Re: Lucky by suejonespoetry jessicazee 205.188.116.139 14-Oct-05/1:04 AM
Omit the 1st 3 stanzas, they don't matter for for real writing out loud; after that, very good --- keep expressing that tough, genuine voice. Don't let your wallflower alter-ego write prefacing disclaimers for your really right-on, deadpan visions that speak for themselves. good job. 8.6
Re: Lucky by suejonespoetry jessicazee 205.188.116.139 14-Oct-05/1:07 AM
One more thing after reading this again --- you are a great writer, and I mean that because I heard you say this out loud; if not here in my room, but the way you say your words without backpedaling. Yeah.
regarding some deleted poem... jessicazee 205.188.116.139 14-Oct-05/1:09 AM
Love it overall; hate sentences that start: "Suddenly,..." Like, it was totally a dark and stormy night, oh my God.

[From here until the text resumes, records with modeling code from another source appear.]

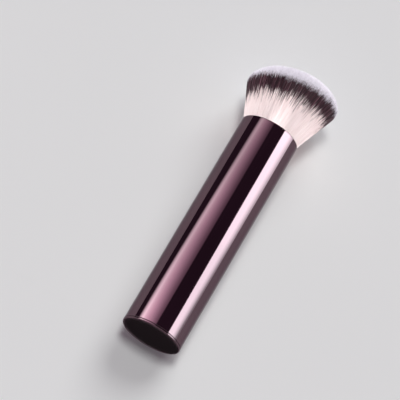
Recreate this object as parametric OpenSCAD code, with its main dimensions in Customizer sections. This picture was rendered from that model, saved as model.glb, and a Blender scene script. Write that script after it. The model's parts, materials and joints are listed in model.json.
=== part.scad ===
// Flat top foundation brush with a plain metal handle, standing on its base.
// The origin is the centre of the base face, and +Z runs from the base to the bristle tips.

/* [Handle tube] */
// Outside diameter of the handle tube
tube_d = 24; // [20:0.5:32]
// Wall of the handle tube
tube_wall = 0.6; // [0.4:0.05:0.9]
// Length of the handle, from the base face to the rim
handle_len = 94.5; // [80:0.5:130]
// Bevel on the tube's lower edge, at the top of the shadow gap
seam_bevel = 0.12; // [0.05:0.01:0.25]

/* [Base cap] */
// Thickness of the cap's visible disc
cap_disc_t = 0.8; // [0.8:0.1:1.6]
// Height of the shadow gap between the cap's disc and the tube
gap_h = 0.25; // [0.1:0.05:0.4]
// Depth of the shadow gap
gap_depth = 0.3; // [0.2:0.05:0.35]
// Radius round the edge of the base face
cap_edge_r = 0.6; // [0.2:0.05:0.75]
// Height of the spigot that presses into the tube
cap_spigot_h = 4; // [3:0.5:7]
// Width of the glue groove round the spigot
cap_groove_w = 1.2; // [0.6:0.1:1.6]
// Depth of the glue groove round the spigot
cap_groove_depth = 0.4; // [0.2:0.1:0.8]
// Lead-in chamfer at the top of the spigot
cap_lead = 0.5; // [0.2:0.1:0.8]
// Radial clearance of everything that presses into the tube
press_gap = 0.05; // [0.02:0.01:0.1]

/* [Counterweight] */
// Length of the steel counterweight
slug_len = 22; // [16:1:30]
// Radial clearance of the counterweight in the tube
slug_gap = 0.3; // [0.2:0.05:0.8]
// Chamfer on both ends of the counterweight
slug_chamfer = 0.8; // [0.3:0.1:1.5]
// Thickness of the foam pads below and above the counterweight
pad_t = 1; // [0.6:0.1:2]
// Diameter of the hole in the middle of each foam pad
pad_hole_d = 6; // [4:0.5:9]

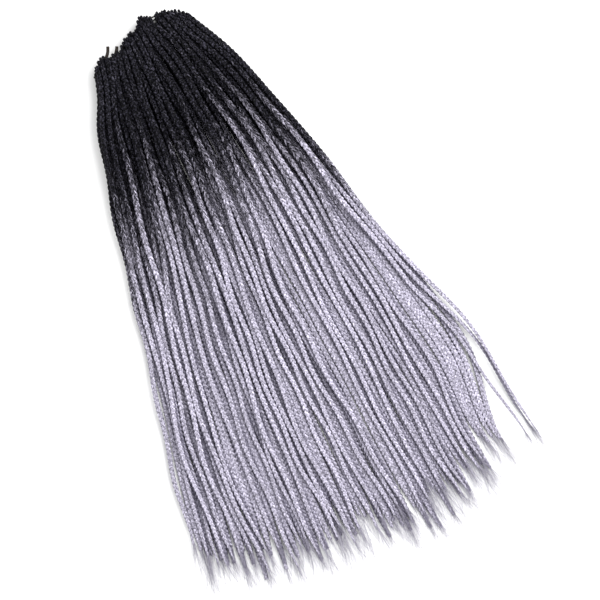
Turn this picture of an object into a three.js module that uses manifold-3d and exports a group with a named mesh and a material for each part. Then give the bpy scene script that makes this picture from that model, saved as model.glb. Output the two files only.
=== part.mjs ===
// Crochet box braid hair, laid out flat as a fan.
// Millimetres. X runs across the fan, Y from the loose tips to the crochet loops, Z up.
// The fan lies on the plane Z = 0. A share is a place across it: -1 at its left edge, 1 at its right edge.
// A run is a distance towards the tips from the curved edge of the loops, and a depth is one from the
// straight line across the outermost loop.

import * as THREE from 'three';
import { mergeVertices } from 'three/addons/utils/BufferGeometryUtils.js';
import Module from 'manifold-3d';

const wasm = await Module();
wasm.setup();

// Length of the plaits, and of the loose hair that they end in
const PLAIT_LENGTH = 555;
const WISP_LENGTH = 46;
const WISP_WIDTH = 2.2;
const ROOT_SPREAD = 1.5;
const END_SPREAD = 9;

// Outline of the fan
const ROOT_HALF_WIDTH = 55;
const FLARE = 0.203;
const SHOULDER_BULGE = 21;
const SHOULDER_DEPTH = 39;
const ROOT_ARCH = 18;
const ROOT_MIDDLE = 0.25;
const TIP_ARCH = 47;
const TIP_MIDDLE = 0.15;

// How far the hair at the right edge leans in towards its tips, and where along the run that begins and ends
const RIGHT_LEAN = 31;
const LEAN_START = 0.72;
const LEAN_END = 0.95;

// One braid
const BRAID_WIDTH = 6;
const BRAID_THICKNESS = 4.8;
const END_WIDTH = 4.4;
const NECK_WIDTH = 2.6;
const NECK_LENGTH = 14;
const BRAID_SIDES = 5;

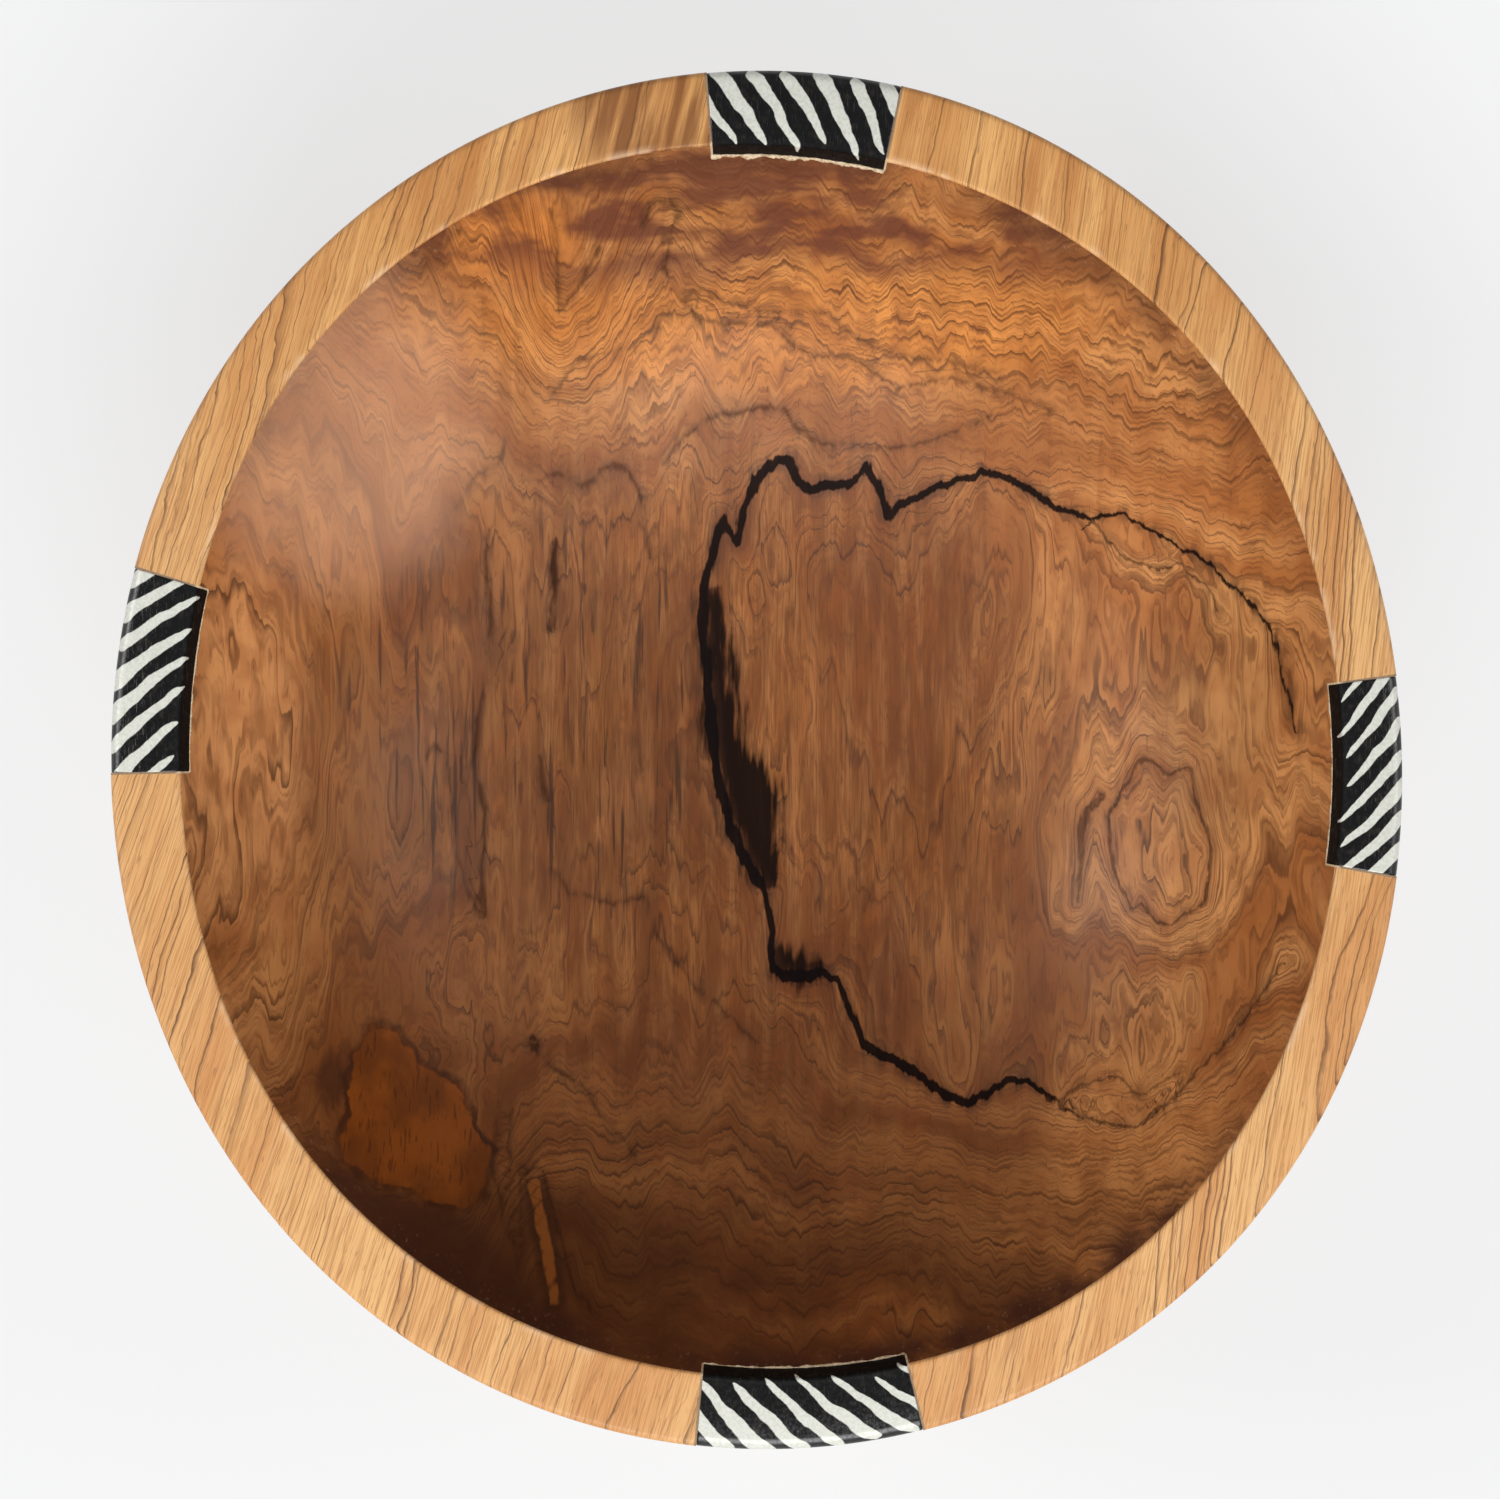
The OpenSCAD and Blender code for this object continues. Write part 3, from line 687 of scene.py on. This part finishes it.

regarding some deleted poem... jessicazee 205.188.116.139 14-Oct-05/1:12 AM
Deep.
Re: Creatures That Crawl To Me by D P Robertson ALChemy 24.74.101.159 14-Oct-05/5:40 AM
See I thought the DP stood for Double Penetration.
regarding some deleted poem... ALChemy 24.74.101.159 14-Oct-05/5:42 AM
Not quite as repetitious as your posts. I thought they put a limit on them. At least make it new poems.
Re: Was Everyone Put On This Earth For A Reason by cabot ALChemy 24.74.101.159 14-Oct-05/5:49 AM
We were put here to make plastic. Now that that's been done the earth has decided to exterminate us via tsunami, hurricanes and the bird flu.
Re: Cycles In Circles - Shame by D P Robertson Niphredil 192.115.60.89 14-Oct-05/8:59 AM
Way too long with nothing to say! I got bored well before the halfway mark. I'm not really sure what you're getting at, and the cyclic composition seems forced to me. Sorry.
regarding some deleted poem... Caducus 172.202.128.95 14-Oct-05/9:21 AM
More of a thought process that a final process of being poetic. Like the self assurance of last line
regarding some deleted poem... Caducus 172.202.128.95 14-Oct-05/9:22 AM
Sounds like a song intro and a pretty good one but the end should be the end of an intro not the end
Re: The End by Caducus <~> 167.206.181.179 14-Oct-05/10:00 AM
i don't think it is. the fact that you are wishing in the next stanza implies that you are living, and i don't think you need to make the promise to. nice job, cad.
Re: I Can't Believe He Killed Her by jessicazee Dovina 209.247.222.81 14-Oct-05/10:59 AM
And maybe he didn't. The sister coming along late in the poem - ok, but confusing. Comma after "I think." Good overall.
Re: Midnight Questions by TLRufener Dovina 209.247.222.81 14-Oct-05/11:11 AM
I answered in the negative or with unconcern to most of your questions, but "How many people would mourn you and cry?" is worthy of thought.
Re: Creatures That Crawl To Me by D P Robertson Dovina 209.247.222.81 14-Oct-05/11:15 AM
A dream of redundant fears. Could be a lot shorter, but maybe you wanted to stress the recurrance.
regarding some deleted poem... Dovina 209.247.222.81 14-Oct-05/11:17 AM
Please, as a courtesy to the the new poems being posted, do not recycle all your stuff on the same day. Thank you.
Re: Was Everyone Put On This Earth For A Reason by cabot Niphredil 192.115.60.89 14-Oct-05/11:38 AM
Please, check your spelling and grammar. I've counted at least 10 problems that need to be fixed (and that's including words like don't and won't which should really be apostrophized).
Re: The End by Caducus ALChemy 24.74.101.159 14-Oct-05/11:44 AM
First two lines don't make sense to me (Please explain) and you carry the metaphor for 3 verses and then abandon it for something completely different. Should you lose the last line of S4? -Yes and also all of S4 and S5. Save most of S4 though for another poem. There's some good stuff in it. When every line in the first 3 stanzas are the same metaphor your kinda stuck with it and you got to stay with it. Did you mean "Seppuku"? Some real good lines in it though.